Briggs, G.A., 1974: Diffusion estimation for small emissions. In ERL, ARL USAEC Report ATDL-106, U.S. Atomic Energy Commission, Oak Ridge, Tennessee.

Cimorelli, A., Perry, S.G., Venkatram, A., Weil, J.C., Paine, R.J., Wilson, R.B., Lee, R.F., Peters, W.D., and Brode, R. W., 2005: AERMOD: A dispersion model for industrial source applications. Part I: General model formulation and boundary layer characterization. J. Appl. Meteorol., 44, 682-693.

Hanna, S., Britter, R., and Franzese, P., 2003: A baseline dispersion model evaluated with Salt Lake City and Los Angeles tracer data. Atmos. Environ., 37, 5069-5062.

McElroy, J. L. and Pooler, F., 1968: The St. Louis dispersion study-volume II-analysis. National Air Pollution Control Administration, Pub. No. AP-53, US DHEW Arlington, 50 pages.

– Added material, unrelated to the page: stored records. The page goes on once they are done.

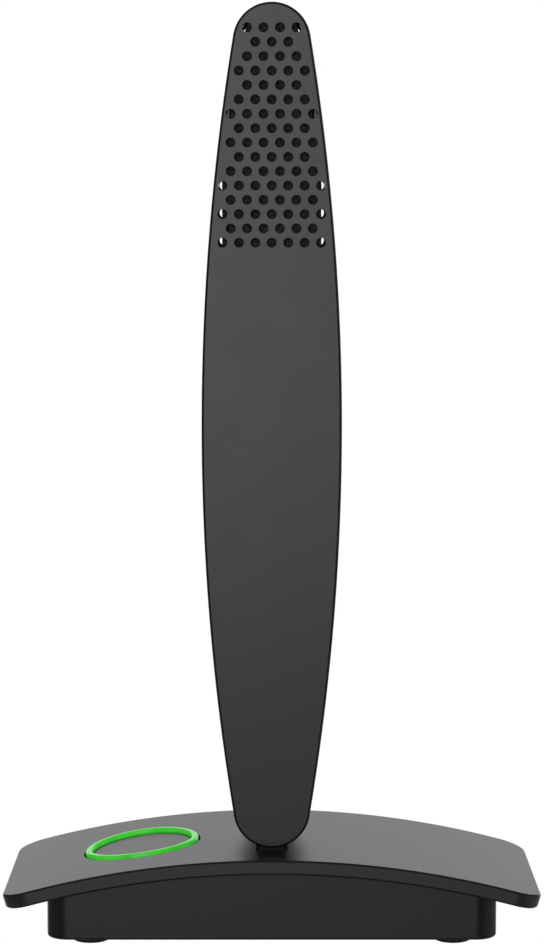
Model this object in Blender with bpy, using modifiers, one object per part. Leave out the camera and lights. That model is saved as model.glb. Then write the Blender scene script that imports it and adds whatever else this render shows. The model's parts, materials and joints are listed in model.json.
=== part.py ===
"""A desk microphone: an upright perforated head on a neck, on a bent metal base with a mute button.

Metres, +Z up, +X to the user's right, +Y away from the user. The origin is on the table, under the
middle of the base plate.
"""

import math

import bmesh
import bpy
from mathutils import Matrix, Vector

OBJECT_NAME = "usb_microphone"
CUTTER_COLLECTION = "usb_microphone_cutters"

# Fits that all pieces share
TOUCH_GAP = 0.0003  # left between faces that touch
CUT_OVERRUN = 0.001  # how far a cutter passes the face that it opens
MERGE_DISTANCE = 0.000003  # points closer than this are one point
SHARP_DEGREES = 35  # faces that meet at more than this keep their edge
ROUND_SIDES = 14  # round a pillar, a bore or a recess

# Base plate: flat metal plate bent to an arch, with its end faces square to the arch
PLATE_SPAN = 0.1338  # chord of the top face
PLATE_DEPTH = 0.0601
PLATE_THICKNESS = 0.0036
PLATE_RADIUS = 0.2362  # arch of the top face
PLATE_CORNER = 0.0068
CROWN_HEIGHT = 0.022  # top of the arch above the table
ARCH_STEPS = 20
CORNER_STEPS = 4

# Head: an upright slab whose face is a slim lens with round tips
HEAD_HEIGHT = 0.2083
HEAD_WIDTH = 0.03448
HEAD_DEPTH = 0.030
HEAD_TIP_RADIUS = 0.0095
HEAD_CENTRE_Y = -0.006
HEAD_LIFT = 0.00105  # lower tip above the plate's crown
SHELL_FACE = 0.0015
SHELL_WALL = 0.0009
TIP_STEPS = 14
SIDE_STEPS = 18

# Perforation: a triangular grid, as many holes in each row as the outline holds
HOLE_PITCH = 0.004
HOLE_DIAMETER = 0.00236
HOLE_EDGE = 0.0008  # least metal left beside a row's last hole
FIRST_ROW_DROP = 0.00619  # first row below the upper tip
HOLE_ROWS = 16
FIRST_ROW_COUNT = 4
HOLE_SIDES = 8

# Tongues of the front shell that line the rear one up, beside the seventh row of holes
RIB_ROW = 6
RIB_WIDTH = 0.0005
RIB_HEIGHT = 0.0032
RIB_REACH = 0.003  # past the seam, into the rear shell
RIB_WALL_SPACE = 0.00045  # from the shell's wall to the tongue

# Screw pillars inside the head, an upper and a lower pair
PILLAR_RADIUS = 0.0028
UPPER_PILLAR_X = 0.0095
UPPER_PILLAR_BELOW_ROWS = 0.0095  # under the last row of holes
LOWER_PILLAR_X = 0.0082
LOWER_PILLAR_LIFT = 0.037  # above the lower tip
PILLAR_RECESS_DEPTH = 0.009  # from the back face to the screw head's seat
PILLAR_RECESS_RADIUS = 0.0023
SHELL_SCREW_LENGTH = 0.0125

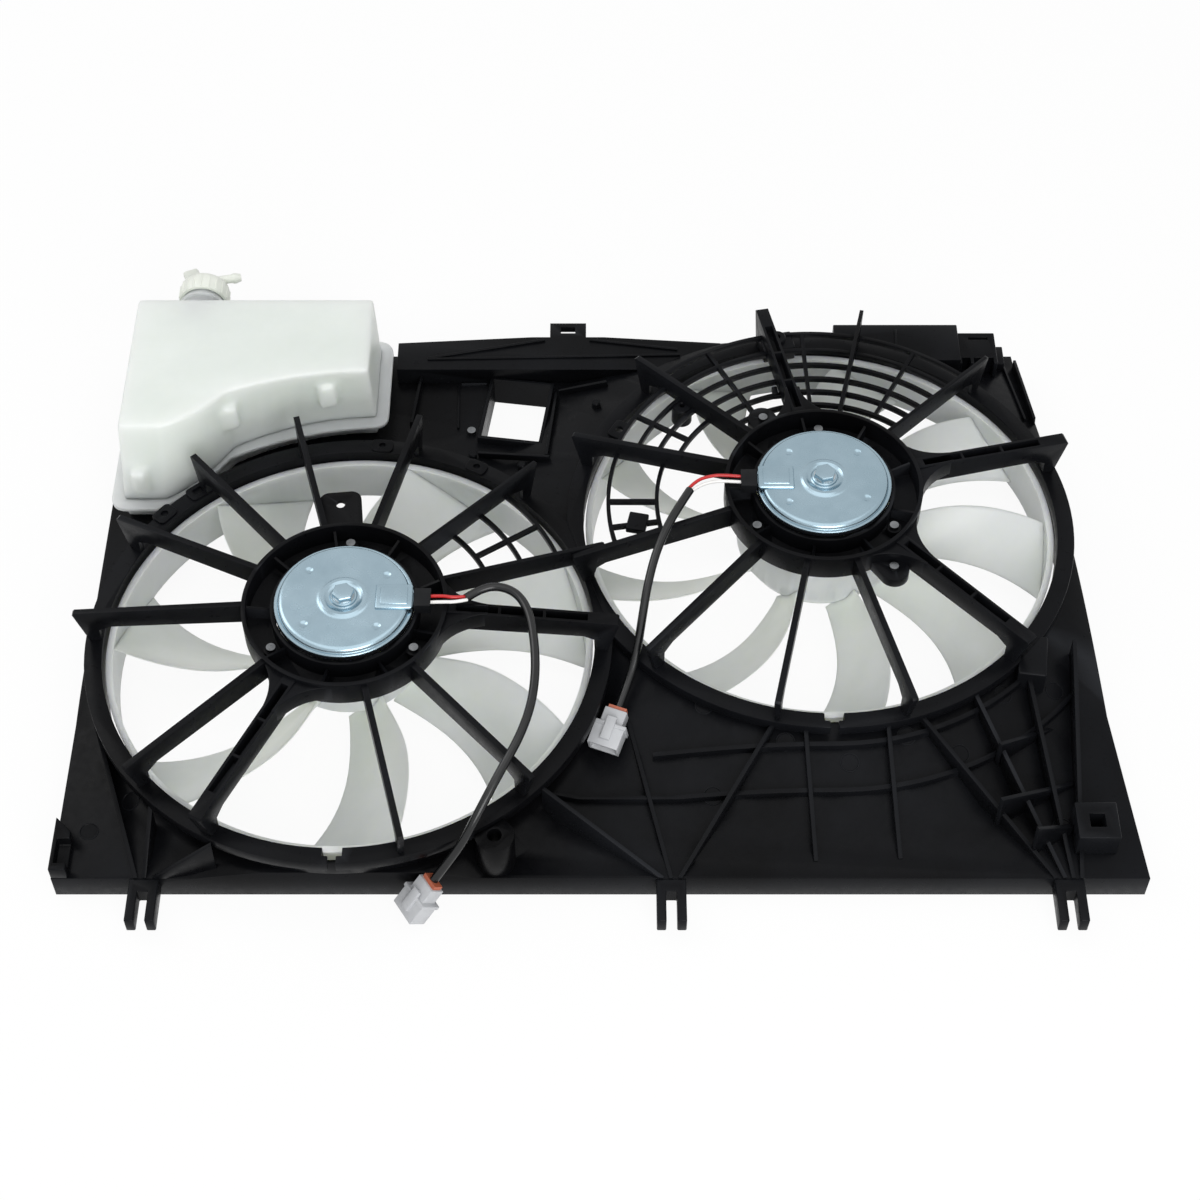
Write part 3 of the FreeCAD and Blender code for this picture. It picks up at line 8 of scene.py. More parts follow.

Pasquill, F. 1961: The estimation of the dispersion of wind-borne material. Meteor. Mag. 90, 33-49.

Van Ulden, A. P., 1978: Simple estimates for vertical dispersion from sources near the ground. Atmos. Environ. 12, 2125-2129.

Venkatram, A., 2005: An examination of the urban dispersion curves derived from the St. Louis dispersion study. Atmospheric Environment, 39, 3813-3822.